On the surface, all looks chummy:
The navies of China and Russia plan to hold joint drills in the Mediterranean Sea for the first time in mid-May, China's Defense Ministry announced Thursday, in the latest expansion of the growing informal partnership between the two militaries.
Mid-May could coincide with a renewal of Russia's offensive in eastern Ukraine, based on Russia's conscript intake schedule. Just saying.
One day soon, could both China and Russia see their ships return to local bases?
Russia might want to be careful with their new friends. I've long been skeptical of the value of our exchange visits with China's military.

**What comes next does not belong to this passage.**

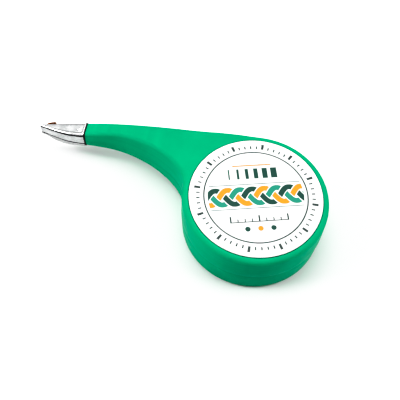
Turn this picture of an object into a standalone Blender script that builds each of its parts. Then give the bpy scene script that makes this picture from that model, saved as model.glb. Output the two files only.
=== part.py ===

If there is a Russo-Chinese War over Russia's ownership of large chunks of their Far East that used to be part of China, Russia won't even get the chance to sail their European waters warships all the way to the Pacific before the rising Asian power destroys them.
Here's a recent Strategic Studies Institute paper on their joint exercises.
However friendly they look, they do not have a military alliance. And I think that the friction between them makes friendship fragile.
Not that I count on that friction and the grating knowledge in Moscow that they are the junior partner.
Sure, the West could benefit if their relationship turns hostile as the Nazi-Soviet pact blew up when Hitler invaded the Soviet Union in 1941.
But Hitler counted on the Allied-Soviet alliance to break down, too. It did break down and lead to a Cold War, but not before Hitler's Reich was ground into dust by the alliance in 1945.